▶ [Instructions for the task]
Quote only the lines from the line containing "Write part 2 of the build123d" to the line containing "1 - share))", with both of those lines included, please, exactly as written.

▶ [Dataset content]

= = = = =

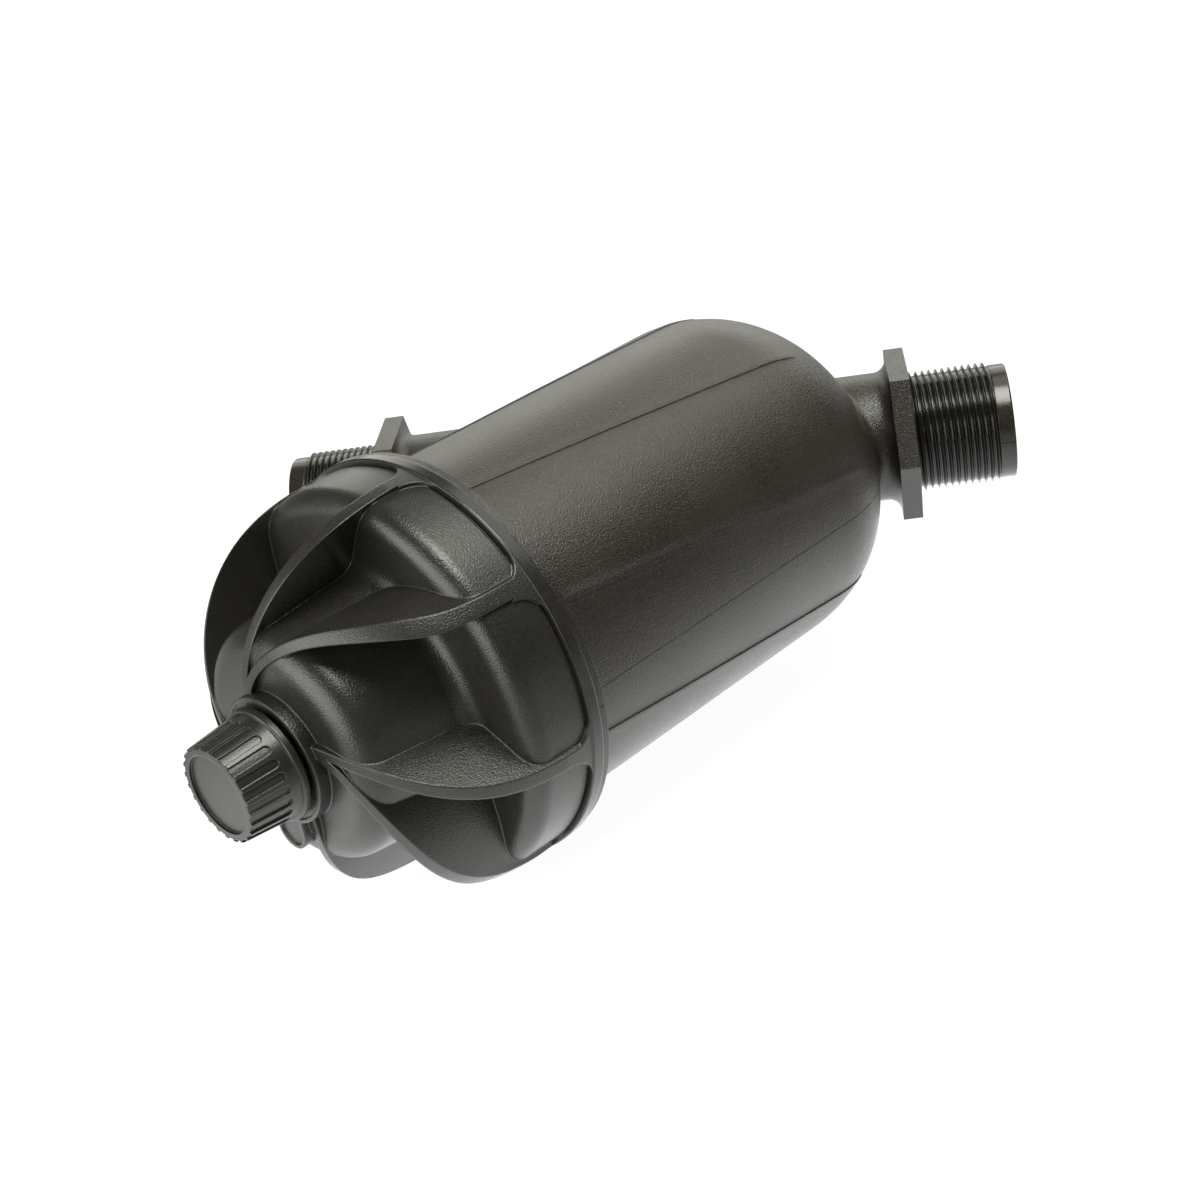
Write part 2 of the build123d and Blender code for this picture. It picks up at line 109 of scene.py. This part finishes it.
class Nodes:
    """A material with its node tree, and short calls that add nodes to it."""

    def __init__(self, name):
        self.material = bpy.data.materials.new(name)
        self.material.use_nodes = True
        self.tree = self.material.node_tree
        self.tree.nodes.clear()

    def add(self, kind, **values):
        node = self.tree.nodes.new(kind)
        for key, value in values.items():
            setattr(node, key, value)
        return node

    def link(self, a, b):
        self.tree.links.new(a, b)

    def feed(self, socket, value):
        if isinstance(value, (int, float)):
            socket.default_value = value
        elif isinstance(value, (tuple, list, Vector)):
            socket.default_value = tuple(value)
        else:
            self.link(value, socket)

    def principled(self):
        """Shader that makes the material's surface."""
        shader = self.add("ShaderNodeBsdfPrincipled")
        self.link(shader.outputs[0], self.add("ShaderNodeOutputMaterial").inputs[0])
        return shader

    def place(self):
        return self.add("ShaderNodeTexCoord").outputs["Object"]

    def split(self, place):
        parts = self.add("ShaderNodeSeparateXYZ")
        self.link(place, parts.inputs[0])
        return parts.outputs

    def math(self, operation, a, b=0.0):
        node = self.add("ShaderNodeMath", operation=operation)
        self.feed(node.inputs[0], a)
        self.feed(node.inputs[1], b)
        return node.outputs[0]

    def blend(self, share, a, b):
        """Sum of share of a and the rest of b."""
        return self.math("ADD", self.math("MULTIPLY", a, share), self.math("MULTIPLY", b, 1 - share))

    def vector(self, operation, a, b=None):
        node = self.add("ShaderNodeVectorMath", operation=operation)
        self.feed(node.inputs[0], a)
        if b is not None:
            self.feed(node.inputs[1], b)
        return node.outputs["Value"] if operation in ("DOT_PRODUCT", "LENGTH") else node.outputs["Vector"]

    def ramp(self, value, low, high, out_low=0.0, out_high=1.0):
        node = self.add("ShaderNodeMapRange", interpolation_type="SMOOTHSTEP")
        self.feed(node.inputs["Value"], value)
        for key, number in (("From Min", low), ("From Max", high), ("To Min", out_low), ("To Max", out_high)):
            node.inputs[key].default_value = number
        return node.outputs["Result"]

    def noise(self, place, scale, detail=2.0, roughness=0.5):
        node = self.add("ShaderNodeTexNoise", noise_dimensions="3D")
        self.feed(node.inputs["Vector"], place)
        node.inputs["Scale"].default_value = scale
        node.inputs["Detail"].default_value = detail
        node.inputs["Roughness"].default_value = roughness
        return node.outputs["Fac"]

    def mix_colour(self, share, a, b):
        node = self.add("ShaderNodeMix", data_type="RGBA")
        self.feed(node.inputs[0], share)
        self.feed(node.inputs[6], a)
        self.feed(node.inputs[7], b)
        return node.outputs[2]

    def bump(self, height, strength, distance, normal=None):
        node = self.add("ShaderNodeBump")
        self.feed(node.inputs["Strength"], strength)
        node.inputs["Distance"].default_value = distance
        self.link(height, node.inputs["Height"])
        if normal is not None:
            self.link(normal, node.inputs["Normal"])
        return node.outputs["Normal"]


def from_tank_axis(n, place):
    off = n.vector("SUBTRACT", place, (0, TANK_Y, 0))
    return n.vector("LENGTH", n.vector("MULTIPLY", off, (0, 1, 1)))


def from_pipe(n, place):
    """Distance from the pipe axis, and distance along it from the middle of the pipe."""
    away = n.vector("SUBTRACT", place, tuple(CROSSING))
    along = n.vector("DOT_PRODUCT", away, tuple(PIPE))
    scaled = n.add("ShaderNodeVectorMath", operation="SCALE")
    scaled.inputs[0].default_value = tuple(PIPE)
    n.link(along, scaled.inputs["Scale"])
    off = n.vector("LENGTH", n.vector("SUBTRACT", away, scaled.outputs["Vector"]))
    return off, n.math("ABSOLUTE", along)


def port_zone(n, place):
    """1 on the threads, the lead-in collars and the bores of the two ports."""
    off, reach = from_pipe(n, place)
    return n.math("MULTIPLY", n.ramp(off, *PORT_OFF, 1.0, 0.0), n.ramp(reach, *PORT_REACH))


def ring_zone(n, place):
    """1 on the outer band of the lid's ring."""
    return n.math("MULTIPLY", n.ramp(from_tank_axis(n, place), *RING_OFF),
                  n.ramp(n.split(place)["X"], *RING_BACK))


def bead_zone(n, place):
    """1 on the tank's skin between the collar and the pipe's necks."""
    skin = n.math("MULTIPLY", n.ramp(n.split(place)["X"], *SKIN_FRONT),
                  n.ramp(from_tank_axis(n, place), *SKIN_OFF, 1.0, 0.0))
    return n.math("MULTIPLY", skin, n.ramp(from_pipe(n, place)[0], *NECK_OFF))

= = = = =

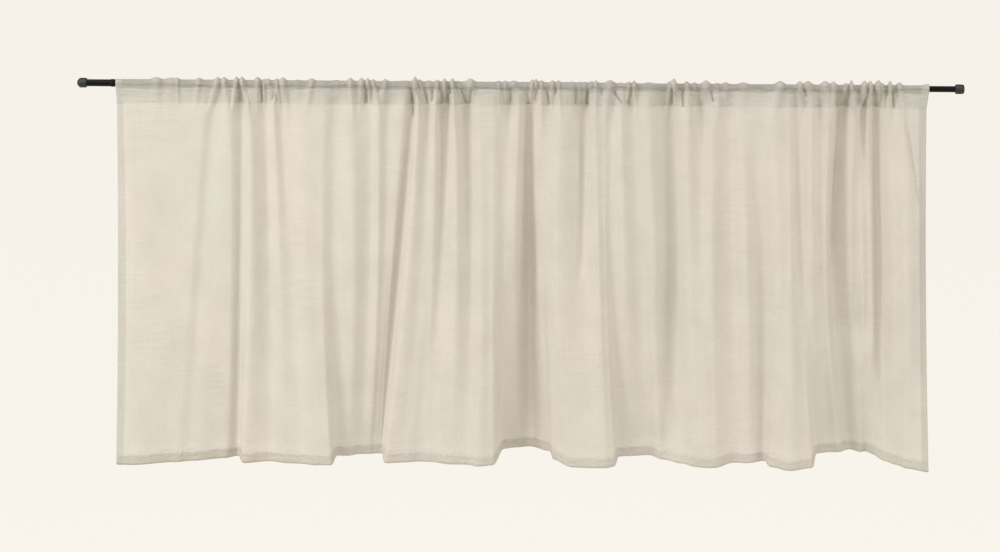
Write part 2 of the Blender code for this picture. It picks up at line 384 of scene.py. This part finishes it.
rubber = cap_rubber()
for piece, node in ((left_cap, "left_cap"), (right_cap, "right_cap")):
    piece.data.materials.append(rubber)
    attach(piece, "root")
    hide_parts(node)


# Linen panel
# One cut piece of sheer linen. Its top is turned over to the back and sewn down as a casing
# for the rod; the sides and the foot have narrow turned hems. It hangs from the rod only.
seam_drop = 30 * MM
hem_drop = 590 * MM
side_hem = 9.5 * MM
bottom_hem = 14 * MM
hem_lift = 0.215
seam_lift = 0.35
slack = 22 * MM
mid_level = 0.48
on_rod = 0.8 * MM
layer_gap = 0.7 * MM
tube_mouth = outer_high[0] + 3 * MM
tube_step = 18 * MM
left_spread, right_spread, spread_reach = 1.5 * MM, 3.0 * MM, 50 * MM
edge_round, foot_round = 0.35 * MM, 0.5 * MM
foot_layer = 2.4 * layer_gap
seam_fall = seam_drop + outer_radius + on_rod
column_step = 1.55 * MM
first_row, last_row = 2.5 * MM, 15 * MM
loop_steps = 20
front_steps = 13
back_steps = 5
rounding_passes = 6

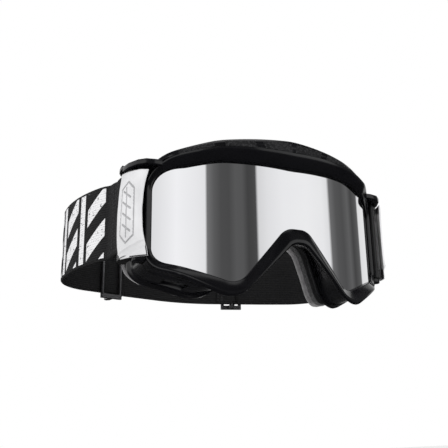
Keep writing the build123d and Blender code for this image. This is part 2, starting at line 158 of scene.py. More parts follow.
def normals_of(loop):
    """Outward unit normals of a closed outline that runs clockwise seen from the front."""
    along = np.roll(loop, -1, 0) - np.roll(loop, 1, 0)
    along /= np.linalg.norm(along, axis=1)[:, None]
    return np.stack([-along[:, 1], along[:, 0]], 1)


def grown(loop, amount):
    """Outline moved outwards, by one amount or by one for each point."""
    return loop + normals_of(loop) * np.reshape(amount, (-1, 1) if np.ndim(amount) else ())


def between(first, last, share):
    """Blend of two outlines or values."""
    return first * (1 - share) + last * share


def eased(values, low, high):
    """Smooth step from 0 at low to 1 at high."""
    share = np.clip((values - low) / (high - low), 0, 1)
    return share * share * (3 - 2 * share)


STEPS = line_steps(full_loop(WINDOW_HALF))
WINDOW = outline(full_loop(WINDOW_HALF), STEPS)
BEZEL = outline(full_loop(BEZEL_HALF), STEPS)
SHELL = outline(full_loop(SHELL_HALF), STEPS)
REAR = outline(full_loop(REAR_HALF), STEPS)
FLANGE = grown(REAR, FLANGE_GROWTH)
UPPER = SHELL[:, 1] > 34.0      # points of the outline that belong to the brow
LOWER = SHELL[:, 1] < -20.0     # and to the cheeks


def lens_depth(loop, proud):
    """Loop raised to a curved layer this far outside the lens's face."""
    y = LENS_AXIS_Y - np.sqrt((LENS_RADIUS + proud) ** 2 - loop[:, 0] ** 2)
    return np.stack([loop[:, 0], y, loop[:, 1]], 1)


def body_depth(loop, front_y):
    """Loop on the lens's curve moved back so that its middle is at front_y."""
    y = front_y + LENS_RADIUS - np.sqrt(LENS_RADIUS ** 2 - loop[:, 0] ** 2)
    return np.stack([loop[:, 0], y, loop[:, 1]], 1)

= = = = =

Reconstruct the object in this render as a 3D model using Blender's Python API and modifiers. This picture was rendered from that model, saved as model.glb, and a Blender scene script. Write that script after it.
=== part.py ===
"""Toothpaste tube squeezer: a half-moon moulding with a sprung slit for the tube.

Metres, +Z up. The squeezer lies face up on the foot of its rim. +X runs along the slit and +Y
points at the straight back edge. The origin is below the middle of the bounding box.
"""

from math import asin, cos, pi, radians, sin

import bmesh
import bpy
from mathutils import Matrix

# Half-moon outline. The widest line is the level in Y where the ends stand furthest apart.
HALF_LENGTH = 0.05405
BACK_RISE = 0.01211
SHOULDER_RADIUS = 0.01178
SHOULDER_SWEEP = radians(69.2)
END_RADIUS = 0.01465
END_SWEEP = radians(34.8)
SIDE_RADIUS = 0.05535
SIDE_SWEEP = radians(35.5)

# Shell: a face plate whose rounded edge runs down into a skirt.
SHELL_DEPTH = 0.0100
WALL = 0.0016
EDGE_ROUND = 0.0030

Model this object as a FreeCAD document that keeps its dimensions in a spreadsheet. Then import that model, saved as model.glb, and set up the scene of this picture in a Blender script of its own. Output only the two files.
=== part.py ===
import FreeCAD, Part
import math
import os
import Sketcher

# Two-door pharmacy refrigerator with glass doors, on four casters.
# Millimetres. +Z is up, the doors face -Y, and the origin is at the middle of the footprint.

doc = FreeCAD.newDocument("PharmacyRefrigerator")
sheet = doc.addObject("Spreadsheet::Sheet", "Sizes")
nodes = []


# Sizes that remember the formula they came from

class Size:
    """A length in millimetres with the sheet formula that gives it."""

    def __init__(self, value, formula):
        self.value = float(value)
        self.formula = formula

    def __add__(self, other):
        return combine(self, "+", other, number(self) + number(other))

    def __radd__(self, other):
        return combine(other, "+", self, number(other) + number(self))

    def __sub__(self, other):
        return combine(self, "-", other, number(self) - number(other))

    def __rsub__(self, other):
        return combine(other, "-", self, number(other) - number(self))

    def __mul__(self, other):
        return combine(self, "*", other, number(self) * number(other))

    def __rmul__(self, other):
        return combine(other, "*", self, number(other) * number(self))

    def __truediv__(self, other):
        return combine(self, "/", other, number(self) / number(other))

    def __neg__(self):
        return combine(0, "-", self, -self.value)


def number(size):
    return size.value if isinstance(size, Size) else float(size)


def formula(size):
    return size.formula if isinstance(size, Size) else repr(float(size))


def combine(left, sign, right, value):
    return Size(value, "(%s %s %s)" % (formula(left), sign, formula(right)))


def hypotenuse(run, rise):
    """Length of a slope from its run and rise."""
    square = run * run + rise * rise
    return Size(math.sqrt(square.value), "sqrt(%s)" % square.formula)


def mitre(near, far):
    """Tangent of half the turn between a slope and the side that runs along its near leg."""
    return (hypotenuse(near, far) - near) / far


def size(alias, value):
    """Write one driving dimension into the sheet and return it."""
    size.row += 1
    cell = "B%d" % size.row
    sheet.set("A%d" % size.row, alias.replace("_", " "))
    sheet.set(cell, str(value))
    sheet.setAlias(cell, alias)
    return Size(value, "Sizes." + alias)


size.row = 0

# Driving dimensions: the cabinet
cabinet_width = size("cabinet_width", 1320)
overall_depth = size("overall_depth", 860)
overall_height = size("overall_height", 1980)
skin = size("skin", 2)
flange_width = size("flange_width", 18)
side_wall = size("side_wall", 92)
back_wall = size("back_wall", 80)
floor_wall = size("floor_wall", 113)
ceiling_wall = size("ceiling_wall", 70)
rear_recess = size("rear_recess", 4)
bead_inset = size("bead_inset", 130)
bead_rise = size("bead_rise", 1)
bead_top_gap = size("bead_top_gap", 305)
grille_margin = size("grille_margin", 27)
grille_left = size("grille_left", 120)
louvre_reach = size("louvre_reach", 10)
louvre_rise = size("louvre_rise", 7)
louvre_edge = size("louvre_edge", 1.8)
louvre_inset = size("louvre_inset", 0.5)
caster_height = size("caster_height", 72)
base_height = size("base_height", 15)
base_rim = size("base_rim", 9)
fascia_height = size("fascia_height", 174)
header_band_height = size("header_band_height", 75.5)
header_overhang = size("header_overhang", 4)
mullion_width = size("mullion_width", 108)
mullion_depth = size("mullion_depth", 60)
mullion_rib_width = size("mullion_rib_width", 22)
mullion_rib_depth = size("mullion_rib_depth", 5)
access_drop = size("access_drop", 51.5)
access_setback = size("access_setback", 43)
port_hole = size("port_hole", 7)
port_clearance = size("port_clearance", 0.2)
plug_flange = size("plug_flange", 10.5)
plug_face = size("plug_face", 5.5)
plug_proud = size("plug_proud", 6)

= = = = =

▶ [Response]
Write part 2 of the build123d and Blender code for this picture. It picks up at line 109 of scene.py. This part finishes it.
class Nodes:
    """A material with its node tree, and short calls that add nodes to it."""

    def __init__(self, name):
        self.material = bpy.data.materials.new(name)
        self.material.use_nodes = True
        self.tree = self.material.node_tree
        self.tree.nodes.clear()

    def add(self, kind, **values):
        node = self.tree.nodes.new(kind)
        for key, value in values.items():
            setattr(node, key, value)
        return node

    def link(self, a, b):
        self.tree.links.new(a, b)

    def feed(self, socket, value):
        if isinstance(value, (int, float)):
            socket.default_value = value
        elif isinstance(value, (tuple, list, Vector)):
            socket.default_value = tuple(value)
        else:
            self.link(value, socket)

    def principled(self):
        """Shader that makes the material's surface."""
        shader = self.add("ShaderNodeBsdfPrincipled")
        self.link(shader.outputs[0], self.add("ShaderNodeOutputMaterial").inputs[0])
        return shader

    def place(self):
        return self.add("ShaderNodeTexCoord").outputs["Object"]

    def split(self, place):
        parts = self.add("ShaderNodeSeparateXYZ")
        self.link(place, parts.inputs[0])
        return parts.outputs

    def math(self, operation, a, b=0.0):
        node = self.add("ShaderNodeMath", operation=operation)
        self.feed(node.inputs[0], a)
        self.feed(node.inputs[1], b)
        return node.outputs[0]

    def blend(self, share, a, b):
        """Sum of share of a and the rest of b."""
        return self.math("ADD", self.math("MULTIPLY", a, share), self.math("MULTIPLY", b, 1 - share))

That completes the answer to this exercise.